17 de fevereiro de 2008

ADI RFB n° 20/07: Industrialização por encomenda

Em 14.12.2007, foi publicado o Ato Declaratório Interpretativo da Receita Federal do Brasil (ADI RFB) n° 20, determinando que “para fins da apuração do Imposto sobre a Renda da Pessoa Jurídica (IRPJ) e da base de cálculo da Contribuição Social sobre o Lucro Líquido (CSLL), considera-se prestação de serviço as operações de industrialização por encomenda quando na composição do custo total dos insumos do produto industrializado por encomenda houver a preponderância dos custos dos insumos fornecidos pelo encomendante”.

Tal dispositivo tem grande impacto sobre os contribuintes que apuram o IRPJ com base no Lucro Presumido.

Com efeito, o art. 15 da Lei n° 9.249/95, fixa que a base de cálculo geral do imposto (no Lucro Presumido) será determinada mediante a aplicação do percentual de 8% (oito por cento) sobre a receita bruta auferida. Nesta regra se enquadram os contribuintes que desenvolvam atividade de industrialização.

Por outro lado, para a atividade de prestação de serviços em geral, o percentual aplicável é de 32% (trinta e dois por cento), ou seja, quatro vezes maior do que o percentual geral.

Dessa forma, o que pretende o Fisco com a edição do ADI RFB n° 20/07 é tributar os contribuintes que desenvolvem a atividade de industrialização por encomenda aplicando o percentual de 32% sobre o total das receitas auferidas, alargando consideravelmente a base de cálculo do IRPJ e da CSLL.

Como relatou reportagem do jornal Valor Econômico, de 12.02.2008, “a mudança vai atingir os fornecedores de setores como o de eletroeletrônicos, de máquinas e equipamentos, indústria gráfica, entre outros, que preponderantemente têm matéria-prima fornecida pelo contratante”.

Contudo, acreditamos que o ADI RFB n° 20/07 pode ser desafiado perante o Poder Judiciário, sobretudo em virtude do fato de o mesmo ente tributante (no caso, a União), utilizar conceitos distintos para o IRPJ e o IPI, bem como ao limitar a competência tributária dos municípios.

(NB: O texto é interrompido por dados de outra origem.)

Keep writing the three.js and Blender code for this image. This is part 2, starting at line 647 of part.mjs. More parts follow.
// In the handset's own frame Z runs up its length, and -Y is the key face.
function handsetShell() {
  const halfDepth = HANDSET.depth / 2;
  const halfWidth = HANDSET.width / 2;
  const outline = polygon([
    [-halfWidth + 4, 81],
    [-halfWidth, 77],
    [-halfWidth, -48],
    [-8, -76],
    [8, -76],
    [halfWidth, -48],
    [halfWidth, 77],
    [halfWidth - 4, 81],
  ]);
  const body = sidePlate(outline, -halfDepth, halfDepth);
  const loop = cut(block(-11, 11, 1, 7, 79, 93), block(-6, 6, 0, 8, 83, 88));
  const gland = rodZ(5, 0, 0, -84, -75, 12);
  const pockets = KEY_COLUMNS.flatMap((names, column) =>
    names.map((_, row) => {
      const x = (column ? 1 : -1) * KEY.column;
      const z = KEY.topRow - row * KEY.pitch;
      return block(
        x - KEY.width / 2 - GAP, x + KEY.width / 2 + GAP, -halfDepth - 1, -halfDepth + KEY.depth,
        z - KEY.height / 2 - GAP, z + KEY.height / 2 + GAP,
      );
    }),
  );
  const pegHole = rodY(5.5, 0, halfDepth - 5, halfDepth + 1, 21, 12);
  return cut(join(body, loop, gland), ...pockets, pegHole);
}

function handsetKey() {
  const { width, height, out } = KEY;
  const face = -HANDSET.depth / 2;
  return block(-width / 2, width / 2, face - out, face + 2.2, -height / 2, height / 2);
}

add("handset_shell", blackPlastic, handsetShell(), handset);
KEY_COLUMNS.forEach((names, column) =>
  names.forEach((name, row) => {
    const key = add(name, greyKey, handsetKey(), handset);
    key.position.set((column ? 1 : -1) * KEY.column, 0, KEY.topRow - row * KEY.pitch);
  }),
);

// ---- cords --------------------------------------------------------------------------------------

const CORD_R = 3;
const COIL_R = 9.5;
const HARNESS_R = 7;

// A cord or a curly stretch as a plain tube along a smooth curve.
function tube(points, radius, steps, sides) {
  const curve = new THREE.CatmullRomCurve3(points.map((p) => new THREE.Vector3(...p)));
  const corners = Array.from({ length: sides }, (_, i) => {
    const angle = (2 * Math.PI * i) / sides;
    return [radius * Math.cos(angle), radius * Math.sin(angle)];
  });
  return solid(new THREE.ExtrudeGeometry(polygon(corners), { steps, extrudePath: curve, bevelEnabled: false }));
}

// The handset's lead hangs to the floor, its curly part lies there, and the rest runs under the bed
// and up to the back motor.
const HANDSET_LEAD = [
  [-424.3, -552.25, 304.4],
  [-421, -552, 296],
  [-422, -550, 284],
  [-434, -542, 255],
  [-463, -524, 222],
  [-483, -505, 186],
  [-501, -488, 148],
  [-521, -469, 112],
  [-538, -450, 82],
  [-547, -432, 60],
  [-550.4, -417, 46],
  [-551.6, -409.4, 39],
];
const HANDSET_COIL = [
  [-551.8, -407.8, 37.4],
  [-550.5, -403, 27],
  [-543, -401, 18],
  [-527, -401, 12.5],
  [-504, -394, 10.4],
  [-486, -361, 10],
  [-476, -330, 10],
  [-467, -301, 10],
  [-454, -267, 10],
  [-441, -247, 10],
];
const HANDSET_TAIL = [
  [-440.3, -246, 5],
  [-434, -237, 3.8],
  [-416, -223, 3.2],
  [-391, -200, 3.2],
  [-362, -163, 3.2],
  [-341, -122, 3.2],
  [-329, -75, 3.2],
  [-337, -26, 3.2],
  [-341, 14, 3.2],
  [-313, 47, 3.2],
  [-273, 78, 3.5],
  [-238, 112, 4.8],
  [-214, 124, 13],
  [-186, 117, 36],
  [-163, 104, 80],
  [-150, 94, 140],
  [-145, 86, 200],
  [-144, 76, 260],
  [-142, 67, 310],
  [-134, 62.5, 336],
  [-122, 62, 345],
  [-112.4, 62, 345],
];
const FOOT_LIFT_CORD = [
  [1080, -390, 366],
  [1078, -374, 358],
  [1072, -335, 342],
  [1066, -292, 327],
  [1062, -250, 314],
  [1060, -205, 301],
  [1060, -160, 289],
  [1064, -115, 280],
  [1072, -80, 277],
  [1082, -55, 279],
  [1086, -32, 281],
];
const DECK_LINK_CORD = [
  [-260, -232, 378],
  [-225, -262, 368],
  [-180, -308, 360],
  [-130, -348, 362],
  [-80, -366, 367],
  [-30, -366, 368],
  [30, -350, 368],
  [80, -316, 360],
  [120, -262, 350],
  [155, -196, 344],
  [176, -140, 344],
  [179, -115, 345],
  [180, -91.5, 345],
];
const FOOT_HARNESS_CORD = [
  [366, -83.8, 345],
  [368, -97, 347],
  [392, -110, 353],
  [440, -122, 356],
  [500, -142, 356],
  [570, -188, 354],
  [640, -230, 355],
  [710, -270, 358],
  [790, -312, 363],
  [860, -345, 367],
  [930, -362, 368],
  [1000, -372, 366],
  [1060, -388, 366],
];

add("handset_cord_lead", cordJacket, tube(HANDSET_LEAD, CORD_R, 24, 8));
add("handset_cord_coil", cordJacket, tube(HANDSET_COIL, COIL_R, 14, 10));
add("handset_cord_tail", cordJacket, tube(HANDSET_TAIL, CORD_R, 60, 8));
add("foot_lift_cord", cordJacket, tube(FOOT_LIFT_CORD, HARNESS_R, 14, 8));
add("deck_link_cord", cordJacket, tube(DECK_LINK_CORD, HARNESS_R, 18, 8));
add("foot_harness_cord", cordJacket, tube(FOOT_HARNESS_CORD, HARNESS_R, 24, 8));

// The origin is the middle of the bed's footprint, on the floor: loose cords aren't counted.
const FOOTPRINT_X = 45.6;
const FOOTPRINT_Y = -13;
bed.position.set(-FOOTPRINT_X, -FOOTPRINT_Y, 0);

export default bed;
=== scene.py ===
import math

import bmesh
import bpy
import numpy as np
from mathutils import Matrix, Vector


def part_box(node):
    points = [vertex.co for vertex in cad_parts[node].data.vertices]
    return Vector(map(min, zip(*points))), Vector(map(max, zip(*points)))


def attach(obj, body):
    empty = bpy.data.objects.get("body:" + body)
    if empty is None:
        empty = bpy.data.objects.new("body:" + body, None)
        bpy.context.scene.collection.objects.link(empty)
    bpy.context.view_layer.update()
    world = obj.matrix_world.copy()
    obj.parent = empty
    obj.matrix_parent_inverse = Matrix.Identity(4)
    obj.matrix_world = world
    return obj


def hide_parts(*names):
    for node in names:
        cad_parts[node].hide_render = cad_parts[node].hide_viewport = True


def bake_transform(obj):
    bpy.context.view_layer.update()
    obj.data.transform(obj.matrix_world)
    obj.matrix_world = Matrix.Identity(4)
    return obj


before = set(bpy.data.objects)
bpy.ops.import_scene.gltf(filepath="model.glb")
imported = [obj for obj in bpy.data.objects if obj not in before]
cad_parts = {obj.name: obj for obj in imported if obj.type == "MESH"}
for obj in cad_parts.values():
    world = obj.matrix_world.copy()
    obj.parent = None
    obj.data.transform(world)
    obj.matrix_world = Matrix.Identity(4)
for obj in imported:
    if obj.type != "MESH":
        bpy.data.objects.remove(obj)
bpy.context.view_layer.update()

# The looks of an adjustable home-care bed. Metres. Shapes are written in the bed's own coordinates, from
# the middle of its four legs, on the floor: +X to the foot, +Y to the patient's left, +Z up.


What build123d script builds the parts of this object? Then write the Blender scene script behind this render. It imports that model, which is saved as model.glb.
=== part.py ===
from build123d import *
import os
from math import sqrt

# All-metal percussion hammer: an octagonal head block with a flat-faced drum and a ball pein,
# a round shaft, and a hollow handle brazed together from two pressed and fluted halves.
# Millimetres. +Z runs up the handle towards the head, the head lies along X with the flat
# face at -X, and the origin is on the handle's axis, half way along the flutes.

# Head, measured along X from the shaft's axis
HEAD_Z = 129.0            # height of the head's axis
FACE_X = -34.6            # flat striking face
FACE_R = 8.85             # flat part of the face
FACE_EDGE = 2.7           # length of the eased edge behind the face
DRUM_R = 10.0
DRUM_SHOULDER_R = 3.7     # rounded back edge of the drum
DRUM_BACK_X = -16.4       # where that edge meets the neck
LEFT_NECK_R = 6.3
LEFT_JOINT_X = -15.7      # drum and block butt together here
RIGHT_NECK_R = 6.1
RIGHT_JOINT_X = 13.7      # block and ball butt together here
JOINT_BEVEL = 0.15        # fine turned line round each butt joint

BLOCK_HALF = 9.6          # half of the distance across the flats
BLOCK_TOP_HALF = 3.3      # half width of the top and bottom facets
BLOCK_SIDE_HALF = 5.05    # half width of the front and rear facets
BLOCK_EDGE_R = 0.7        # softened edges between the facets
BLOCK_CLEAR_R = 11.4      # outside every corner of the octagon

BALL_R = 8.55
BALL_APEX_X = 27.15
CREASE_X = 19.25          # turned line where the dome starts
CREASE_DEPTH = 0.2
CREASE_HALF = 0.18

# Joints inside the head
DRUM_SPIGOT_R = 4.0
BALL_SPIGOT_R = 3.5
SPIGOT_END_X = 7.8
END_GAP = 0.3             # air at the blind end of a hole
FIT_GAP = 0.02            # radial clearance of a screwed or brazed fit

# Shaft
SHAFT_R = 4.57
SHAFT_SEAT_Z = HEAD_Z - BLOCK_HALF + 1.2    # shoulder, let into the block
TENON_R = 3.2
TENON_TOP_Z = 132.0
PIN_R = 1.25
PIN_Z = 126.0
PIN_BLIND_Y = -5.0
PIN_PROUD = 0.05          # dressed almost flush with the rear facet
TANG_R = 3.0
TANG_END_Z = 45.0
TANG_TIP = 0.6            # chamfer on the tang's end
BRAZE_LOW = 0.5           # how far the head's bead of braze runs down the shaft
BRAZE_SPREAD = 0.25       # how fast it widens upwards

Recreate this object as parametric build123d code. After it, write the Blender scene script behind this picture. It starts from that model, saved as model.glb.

De fato, segundo a legislação do Imposto sobre Produtos Industrializados (IPI), Lei n° 4.502/64, “considera-se industrialização qualquer operação de que resulte alteração da natureza, funcionamento, utilização, acabamento ou apresentação do produto”. Neste sentido, o Regulamento do IPI, aprovado pelo Decreto n° 4.544/02, define que se caracteriza como industrialização o beneficiamento (“modificar, aperfeiçoar ou, de qualquer forma, alterar o funcionamento, a utilização, o acabamento ou a aparência do produto”), a montagem (“reunião de produtos, peças ou partes e de que resulte um novo produto ou unidade autônoma, ainda que sob a mesma classificação fiscal”), e ainda o acondicionamento ou reacondicionamento (“alterar a apresentação do produto, pela colocação da embalagem, ainda que em substituição da original, salvo quando a embalagem colocada se destine apenas ao transporte da mercadoria”).

Noutro passo, ao limitar a competência dos municípios para instituir e cobrar o Imposto Sobre Serviços (ISS), a Lei Complementar n° 116/03 fixa o que seria a “industrialização por encomenda” como sendo a “instalação e montagem de aparelhos, máquinas e equipamentos, inclusive montagem industrial, prestados ao usuário final, exclusivamente com material por ele fornecido”.

Ou seja, ao limitar a competência dos municípios, a União exige a exclusividade no material utilizado para que a industrialização configure serviço, ao passo que para definir o percentual da receita que representará a base de cálculo do IRPJ e da CSLL, é suficiente a mera preponderância dos insumos fornecidos pelo encomendante na composição do custo dos insumos.

Percebe-se, claramente, que o Fisco federal, ao editar o ADI n° 20/07, pretende se valer de dois pesos e duas medidas na definição do conceito de industrialização por encomenda. Vale dizer: um contribuinte que não se enquadre nos requisitos que justificam a exigência do ISS sobre suas operações de industrialização pode ser tributado pelo IRPJ como se prestador de serviços fosse, configurando verdadeiro paradoxo.

Por fim, relembramos ainda o que dispõe o Código Tributário Nacional, que em seu art. 110 determina que “a lei tributária não pode alterar a definição, o conteúdo e o alcance de institutos, conceitos e formas de direito privado, utilizados, expressa ou implicitamente, pela Constituição Federal, pelas Constituições dos Estados, ou pelas Leis Orgânicas do Distrito Federal ou dos Municípios, para definir ou limitar competências tributárias”.

Dessa forma, entendemos serem boas as chances de o Judiciário afastar a pretensão da RFB, declarando a ilegalidade do ADI n° 20/07.